Before The Aldrich deaccessioned its collection in the 1980s in order to fully dedicate itself to the presentation of contemporary art, Larry Aldrich and his wife, Wynn, owned two Stella paintings:Khurasan Gate III, 1968, and Bam, 1966. Khurasan Gate III, part of Stella’s infamous Protractor series, 1967–71, was on view in four exhibitions at The Aldrich between 1968 and 1978. Bam, one of Stella’s early shaped canvases, was presented in Exhibitions Fall 1973. Composed of bands of color that meet at two points, Bam suggests the illusion of movement through three distinct sections. The progression of these illusory kinetic effects is evidenced in Frank Stella’s Stars, as the star evolves from two-dimensions to three.

The Aldrich’s history with Stella extends beyond the Museum’s own walls to The Museum of Modern Art in New York. Dedicated to supporting new and emerging artists, Larry Aldrich established a purchase fund at MoMA in 1959 with the sole purpose of acquiring works by American artists that were not already represented in their collection.The Marriage of Reason and Squalor II, 1959, one of Stella’s breakout Black Paintings, was purchased by MoMA through the Larry Aldrich Foundation Fund—the first of many works by the artist to enter their collection. The painting was later exhibited at The Aldrich in 1979 in the exhibition The Minimal Tradition, alongside works by Robert Mangold, Agnes Martin, Robert Morris, Mary Miss, Richard Serra, and Jackie Winsor.

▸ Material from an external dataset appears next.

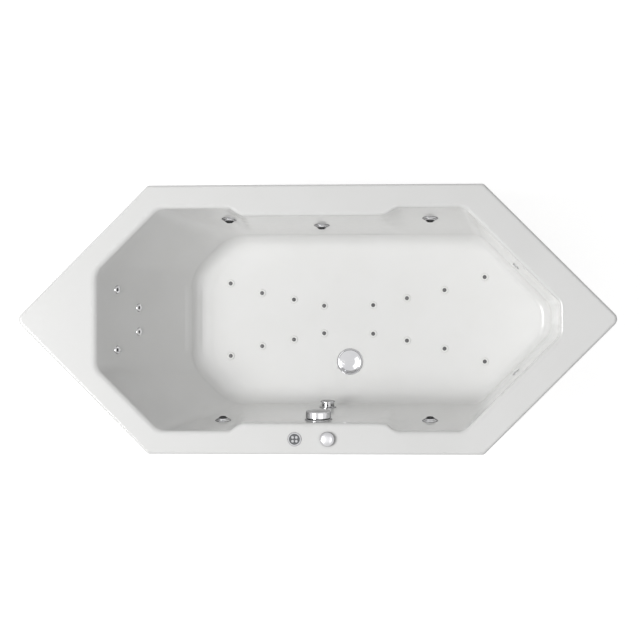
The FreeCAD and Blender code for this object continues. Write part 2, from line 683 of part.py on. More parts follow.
def frame_set():
    board = floor_plate(4.0, board_bottom, board_top)
    holes = [rod(air_stem_radius + 3.0 + glue_gap, Vector(x, y, 0), Vector(x, y, floor_z))
             for x, y in air_spots()]
    holes.append(rod(drain_bore + 6.0, Vector(waste_x, waste_y, 0), Vector(waste_x, waste_y, floor_z)))
    add("base_board", board.cut(holes))
    for turn in (1, -1):
        y0, y1 = sorted((turn * rail_y, turn * (rail_y + tube)))
        rail = square_tube(230.0 - half_length, cross_rail_x[2] + tube / 2, y0, y1, rail_bottom, board_bottom)
        add("long_rails", rail)
    for x in cross_rail_x:
        reach = post_y + post / 2
        add("cross_rails", square_tube(x - tube / 2, x + tube / 2, -reach, reach, cross_bottom, rail_bottom))
    x0 = cross_rail_x[0] + tube / 2
    x1 = cross_rail_x[2] - tube / 2
    add("long_rails", square_tube(-end_reach, x0, -tube / 2, tube / 2, rail_bottom, board_bottom))
    add("long_rails", square_tube(x1, end_reach, -tube / 2, tube / 2, rail_bottom, board_bottom))
    for x, y in post_rows():
        foot = rail_bottom
        upright = square_tube(x - post / 2, x + post / 2, y - post / 2, y + post / 2, foot,
                              deck_under - pad_thickness)
        add("rim_posts", upright)
        add("rim_pads", bar(x - 18, x + 18, y - 16, y + 16, deck_under - pad_thickness, deck_under))
    for x in (-end_reach + 20.0, end_reach - 20.0 - post):
        add("rim_posts", square_tube(x, x + post, -post / 2, post / 2, board_bottom,
                                     deck_under - pad_thickness))
        add("rim_pads", bar(x - 4, x + post + 4, -16, 16, deck_under - pad_thickness, deck_under))
    for x, y, z in foot_spots():
        bolt = Part.makeCylinder(stud_radius, z - foot_pad_height + 2.0, Vector(x, y, foot_pad_height - 2.0))
        flat = stud_radius * 1.75
        ring = [Vector(x + flat * math.cos(k * math.pi / 3), y + flat * math.sin(k * math.pi / 3), z - 8.0)
                for k in range(6)]
        nut = Part.Face(Part.makePolygon(ring + [ring[0]])).extrude(Vector(0, 0, 8.0))
        nut = nut.cut(Part.makeCylinder(stud_radius, 40.0, Vector(x, y, z - 20.0)))
        pad = lathe([(0.0, 0.0), (foot_pad_radius, 0.0), (foot_pad_radius, 4.0),
                     (stud_radius + 4.0, foot_pad_height),
                     (stud_radius, foot_pad_height), (stud_radius, foot_pad_height - 2.0),
                     (0.0, foot_pad_height - 2.0)])
        add("foot_studs", bolt)
        add("foot_studs", nut)
        add("foot_pads", pad.translated(Vector(x, y, 0)))


# ---- machinery under the backrest ----------------------------------------------------------------
def tray_outline(z0, z1):
    ring = [(-930.0, -50.0), (-720.0, -tray_half), (-520.0, -tray_half), (-520.0, tray_half),
            (-720.0, tray_half),
            (-930.0, 50.0)]
    ring = [Vector(1000.0 - half_length + x, y, z0) for x, y in ring]
    return Part.Face(Part.makePolygon(ring + [ring[0]])).extrude(Vector(0, 0, z1 - z0))


def machinery():
    tray_top = board_bottom + 12.0
    tray = tray_outline(board_bottom, tray_top)
    post_x = -end_reach + 20.0
    low, high = board_bottom - 5.0, tray_top + 5.0
    tray = tray.cut(bar(post_x - 1, post_x + post + 1, -post / 2 - 1, post / 2 + 1, low, high))
    tray = tray.cut([rod(air_radius + 1.0, Vector(blower_x, y, low), Vector(blower_x, y, high))
                     for y in (blower_port, -blower_port)])
    add("equipment_tray", tray)
    px, axis_z = 310.0 - half_length, tray_top + 92.0
    saddle = fused([bar(px - 60, px + 60, -60, 110, tray_top, tray_top + 14),
                    bar(px - 50, px + 50, -50, -30, tray_top + 14, axis_z - 55),
                    bar(px - 50, px + 50, 80, 100, tray_top + 14, axis_z - 55)])
    centre = Vector(px, 0, axis_z)

    def along(shape):
        return turned(shape, centre, Vector(0, -1, 0))
    motor = lathe([(0.0, -110.0), (58.0, -110.0), (62.0, -104.0), (62.0, 64.0), (0.0, 64.0)])
    ribs = [bar(-2.0, 2.0, 60.0, 68.0, -96.0, 56.0).rotated(Vector(), Vector(0, 0, 1), 20.0 * k)
            for k in range(18)]
    box = bar(56.0, 90.0, -34.0, 34.0, -60.0, 20.0)
    motor = along(motor.fuse(ribs + [box]))
    add("pump_base", saddle.cut(motor))
    fan = lathe([(0.0, -140.0), (52.0, -140.0), (62.0, -130.0), (62.0, -110.0), (0.0, -110.0)])
    fan = fan.cut([bar(-2.0, 2.0, 12.0, 46.0, -145.0, -135.0).rotated(Vector(), Vector(0, 0, 1), 30.0 * k)
                   for k in range(12)])
    add("pump_motor", motor)
    add("pump_fan_cover", along(fan))
    volute = along(lathe([(0.0, 64.0), (74.0, 64.0), (80.0, 72.0), (80.0, 108.0), (70.0, 118.0),
                          (34.0, 118.0),
                          (34.0, 150.0), (suction_pipe_radius, 150.0), (suction_pipe_radius, 130.0),
                          (0.0, 130.0)]))
    top = axis_z + 108.0
    outlet = rod(pressure_radius + 4.0, Vector(px, -90.0, axis_z + 60), Vector(px, -90.0, top))
    hole = rod(pressure_radius, Vector(px, -90.0, top - 20), Vector(px, -90.0, top + 1))
    add("pump_wet_end", volute.fuse(outlet).cut(hole))
    return px, axis_z, tray_top


def as_rows(points):
    return [(p.x, p.y, p.z) for p in points]


def jet_port(name, along, height, way, reach):
    """End of a port of a side jet and its direction: way is -1 for water, 1 for air."""
    point, axis = wall_spot(name, along, height)
    level = Vector(0, 0, 1).cross(axis).normalize()
    out = axis.cross(level) * way
    return point - axis * (wall + 22.0) + out * (jet_stem_radius + 3.5 + reach), out


def pressure_pipe(px, axis_z):
    """One loop at the height of the backrest's foot, open at the overflow."""
    level = loop_level
    high = level + head_lift
    edge = half_width - loop_in
    slant = half_length - near_loop_in
    far = far_line
    tip = half_length - 155.0
    neck = (px, -90.0, axis_z + 88.0)
    back_end = side_jets[4][1]
    parts = [pipe([neck, (px, -90.0, high)], pressure_radius - glue_gap, 24.0)]
    loop = [(px, -90.0, high), (px, slant + px, high), (edge - slant, edge, level), (far - edge, edge, level),
            (tip, far - tip, level), (tip, tip - far, level), (far - edge, -edge, level),
            (back_end - 14.0, -edge, level)]
    parts.append(pipe(loop, pressure_radius, 40.0))
    branch = [(px, -90.0 + pressure_radius, high), (px, -slant - px, high), (edge - slant, -edge, level),
              (side_jets[3][1] + 14.0, -edge, level)]
    parts.append(pipe(branch, pressure_radius, 40.0))
    for name, along, height in side_jets:
        end, out = jet_port(name, along, height, -1, 2.0)
        tip = end + out * ((end.z - level) / -out.z)
        parts.append(rod(pressure_radius - 4.0 - glue_gap, end, tip))
    add("pressure_pipe", fused(parts))


def micro_hoses(px):
    """Short hoses from the loop to the micro jets, each with its end on the loop's wall."""
    high = loop_level + head_lift
    for point, axis in micro_spots():
        tail = point - axis * (wall + 30.0)
        if point.x > 0:
            flat = Vector(axis.x, axis.y, 0).Length
            out = tail - axis * ((far_line - tail.x - abs(tail.y)) * diag / flat)
            way = [tail, out, Vector(out.x, out.y, loop_level)]
        elif point.z > high + 100.0:
            way = [tail, tail - axis * 20.0, Vector(px - 14.0, point.y, high + 56.0),
                   Vector(px, point.y, high)]
        else:
            way = [tail, tail - axis * 18.0, Vector(px, point.y, high)]
        last = (way[-1] - way[-2]).normalize()
        way[-1] = way[-1] - last * (pressure_radius + glue_gap)
        add("micro_jet_hoses", pipe(as_rows(way), 2.9, 5.0))


def air_line():
    """Thin pipe from the regulator to the air ports of the side jets."""
    level = rim_height - 70.0
    edge = half_width - 62.0
    corner = half_length - 52.0 - edge
    tip = half_length - 148.0
    last = corner + edge - tip
    near = edge + 112.0 - half_length
    head = 190.0 - half_length
    back = edge + head - near
    loop = [(regulator_x, deck_y, rim_height - 30.0), (regulator_x, deck_y, level),
            (regulator_x + 60.0, -edge, level), (corner, -edge, level), (tip, -last, level),
            (tip, last, level),
            (corner, edge, level), (near, edge, level), (head, back, level),
            (head, -back, level), (near, -edge, level), (side_jets[3][1], -edge, level)]
    parts = [pipe(loop, 6.9, 22.0)]
    for name, along, height in side_jets:
        end, out = jet_port(name, along, height, 1, -2.0)
        side = edge if name.endswith("back") else -edge
        parts.append(pipe(as_rows([end, end + out * 24.0]) + [(along, side, level - 28.0),
                                                              (along, side, level)],
                          4.9, 8.0))
    add("air_line", fused(parts))


def suction_run(start, px, axis_z):
    way = [(start.x, start.y, start.z), (px + 270.0, start.y, start.z), (px, -262.0, axis_z),
           (px, -131.0, axis_z)]
    add("suction_pipe", pipe(way, suction_pipe_radius - glue_gap, 44.0))


def air_blower(tray_top):
    """Blower on the tray and the two channels that feed the floor jets."""
    z0 = tray_top
    case = lathe([(0.0, z0), (64.0, z0), (64.0, z0 + 8.0), (58.0, z0 + 12.0), (58.0, z0 + 58.0),
                  (46.0, z0 + 66.0),
                  (46.0, z0 + 110.0), (40.0, z0 + 120.0), (0.0, z0 + 120.0)])
    ports = [Part.makeCylinder(air_radius, 13.0, Vector(0, y, z0 - 1.0)) for y in (blower_port, -blower_port)]
    grill = [bar(-2.0, 2.0, 10.0, 34.0, z0 + 114.0, z0 + 125.0).rotated(Vector(), Vector(0, 0, 1), 30.0 * k)
             for k in range(12)]
    case = case.cut(ports + grill)
    add("air_blower", case.translated(Vector(blower_x, 0, 0)))
    level = air_channel_level()
    for turn in (1, -1):
        way = [(blower_x, turn * blower_port, z0 + 12.0), (blower_x, turn * blower_port, level),
               (blower_x + 270.0, turn * 120.0, level)]
        way += [(x, turn * y, level) for x, y in air_row()]
        way.append((way[-1][0] + 24.0, way[-1][1] + turn * 8.0, level))
        add("air_channels", pipe(way, air_radius - glue_gap, 14.0))


def electrics(tray_top):
    """Control box on the tray with its cable gland, and the lead of the keypad."""
    x0, y0 = 360.0 - half_length, tray_half - 98.0
    z0 = tray_top
    case = bar(x0, x0 + 100.0, y0, y0 + 90.0, z0, z0 + 70.0)
    case = case.makeFillet(4.0, [e for e in case.Edges if abs(e.Vertexes[0].Z - e.Vertexes[1].Z) > 1])
    case = case.cut(bar(x0 + 4, x0 + 96.0, y0 + 4, y0 + 86.0, z0 + 4, z0 + 71.0))
    hole = rod(8.0, Vector(x0 - 10, y0 + 45.0, z0 + 30.0), Vector(x0 + 10, y0 + 45.0, z0 + 30.0))
    add("control_box", case.cut(hole))
    lid = bar(x0 - 2, x0 + 102.0, y0 - 2, y0 + 92.0, z0 + 70.0, z0 + 76.0)
    add("control_lid", lid)
    gland = turned(lathe([(4.0, -4.0), (8.0 - glue_gap, -4.0), (8.0 - glue_gap, 4.0), (12.0, 4.0),
                          (12.0, 12.0),
                          (9.0, 18.0), (4.0, 18.0)]), Vector(x0, y0 + 45.0, z0 + 30.0), Vector(-1, 0, 0))
    add("cable_gland", gland)


def save():
    os.makedirs("parts", exist_ok=True)
    for name, solids in nodes.items():
        Part.makeCompound(solids).exportStep("parts/%s.step" % name)


def build():
    add("tub_shell", tub_shell())
    side_jet_set()
    micro_jet_set()
    air_jet_set()
    waste_set()
    overflow_set()
    start = suction_set()
    keypad_set()
    regulator_set()
    frame_set()
    px, axis_z, tray_top = machinery()
    pressure_pipe(px, axis_z)
    micro_hoses(px)
    air_line()
    suction_run(start, px, axis_z)
    air_blower(tray_top)
    electrics(tray_top)
    save()


build()
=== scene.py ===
import math
import json
import bpy
import bmesh
from mathutils import Vector, Matrix


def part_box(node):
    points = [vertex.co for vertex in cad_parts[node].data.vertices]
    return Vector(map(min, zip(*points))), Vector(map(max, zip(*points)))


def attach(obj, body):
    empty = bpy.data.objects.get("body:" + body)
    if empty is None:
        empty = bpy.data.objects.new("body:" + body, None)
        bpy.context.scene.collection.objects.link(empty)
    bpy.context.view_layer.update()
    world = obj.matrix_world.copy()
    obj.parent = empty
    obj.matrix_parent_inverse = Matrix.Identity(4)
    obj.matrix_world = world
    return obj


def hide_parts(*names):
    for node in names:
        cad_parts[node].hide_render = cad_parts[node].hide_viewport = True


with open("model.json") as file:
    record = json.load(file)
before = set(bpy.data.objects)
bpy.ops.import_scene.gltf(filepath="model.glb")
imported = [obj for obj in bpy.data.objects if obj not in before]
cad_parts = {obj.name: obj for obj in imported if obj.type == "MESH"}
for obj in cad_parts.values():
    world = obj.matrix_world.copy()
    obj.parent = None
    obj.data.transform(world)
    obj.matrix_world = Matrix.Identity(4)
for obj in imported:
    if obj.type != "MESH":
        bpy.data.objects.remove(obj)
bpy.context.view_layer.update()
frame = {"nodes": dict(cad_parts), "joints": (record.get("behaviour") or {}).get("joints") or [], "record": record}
print("frame loaded:", len(frame["nodes"]), "nodes")


# one closed mesh from loops that all have the same number of points, with a cap at each end
def meshFromLoops(name, loops):
    mesh = bpy.data.meshes.new(name)
    bm = bmesh.new()
    rows = [[bm.verts.new(p) for p in loop] for loop in loops]
    count = len(rows[0])
    for low, high in zip(rows, rows[1:]):
        for i in range(count):
            j = (i + 1) % count
            bm.faces.new((low[i], low[j], high[j], high[i]))
    bm.faces.new(list(reversed(rows[0])))
    bm.faces.new(rows[-1])
    bmesh.ops.recalc_face_normals(bm, faces=bm.faces)
    for face in bm.faces:
        face.smooth = True
    bm.to_mesh(mesh)
    bm.free()
    obj = bpy.data.objects.new(name, mesh)
    bpy.context.collection.objects.link(obj)
    return obj


# camera at the photo's angle, far off with a long lens
cameraSetup = {"lens": 140.6, "place": (0.6835, -0.0026, 8.8752), "turn": (0.0, 4.601, -0.0765)}


def makeCamera(setup):
    data = bpy.data.cameras.new("photoCamera")
    data.lens = setup["lens"]
    data.sensor_width = 36.0
    data.clip_end = 60.0
    cam = bpy.data.objects.new("photoCamera", data)
    bpy.context.collection.objects.link(cam)
    cam.location = setup["place"]
    cam.rotation_euler = [math.radians(a) for a in setup["turn"]]
    bpy.context.scene.camera = cam


makeCamera(cameraSetup)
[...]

Steadily exhibiting Stella’s work since its onset, The Aldrich has witnessed many seasons of the artist’s vehement experimentation over the years, presenting myriad works from multiple of his acclaimed series. Tantamount to the stars he creates, Stella’s prismatic vitality is a wellspring of awe, and as we look back through the artist’s long- standing relationship with the Museum, it is clear that Frank Stella’s Stars reveals the breadth of the zealous exploration central to his practice.



Top image: Frank Stella’s Star of Persia II was first presented at The Aldrich in 1969. The work features six repeating equilateral triangles, with the exterior face of each missing a triangular notch. Without these notches, the overall form would be a simple hexagon.